El homenaje a la monarquía navarra fue un acto religioso. Desde el principio hasta el final. Y lo fue desde el momento en que el abad mitrado recibió a la comitiva gubernamental, presidida por las dos autoridades institucionales de Navarra, Barcos y Aznárez –menudo papelón el de Podemos–, seguido por la asistencia a una Misa funeral, y culminando «con la entrega por parte del consejero Ayerdi del donativo al Monasterio en agradecimiento a la custodia que de los restos reales realiza la comunidad benedictina». Como en los viejos tiempos.

Blaise Pascal recordaba en sus Pensamientos, al hablar de los reyes, los jueces y los leguleyos, que la identidad –esa que al parecer el Monasterio de Leyre ha preservado a lo largo de la Historia, “la identidad navarra”–, es ante todo una construcción ficcional asentada en el asombro que provocan las túnicas, los adornos, la parafernalia, el oropel y la liturgia.
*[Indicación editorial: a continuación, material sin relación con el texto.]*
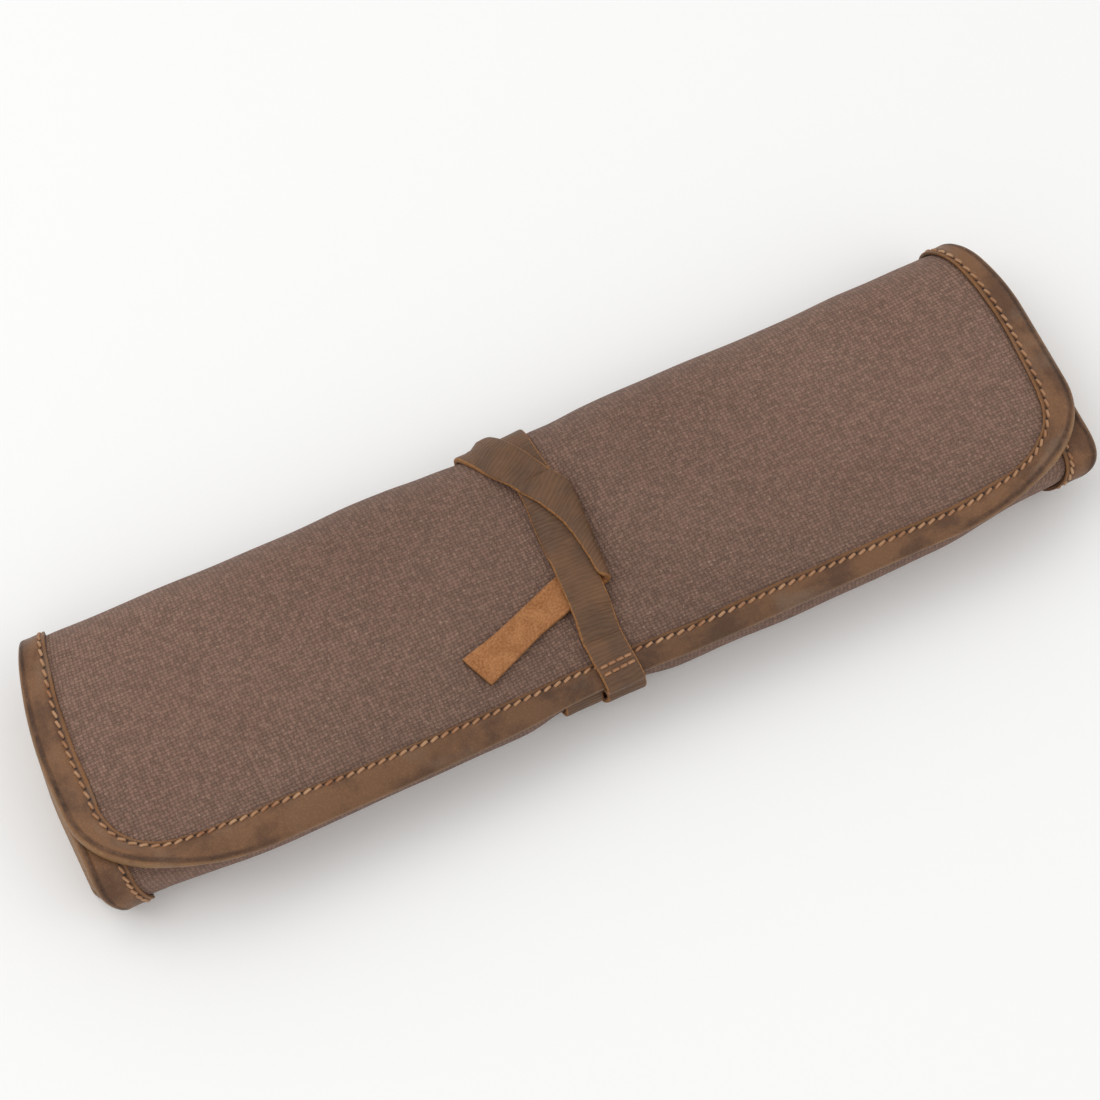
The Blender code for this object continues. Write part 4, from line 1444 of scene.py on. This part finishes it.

Que la credulidad de la buena gente se siga explotando con representaciones basadas en disfraces, máscaras, toisones de oro, brazos de santa Teresa, lignum crucis, mitras, tiaras, birretes y maceros extraterrestres, y que esta astracanada sea organizada por políticos de izquierda, significaría cuán lejos que nos encontramos de una verdadera libertad sin ataduras heterónomas.

Así que, mientras haya gobiernos como el actual, habrá que recordar la arenga del marqués de Sade: «Un esfuerzo más, franceses, si queréis ser republicanos…». Franceses, navarros y lo que se tercie.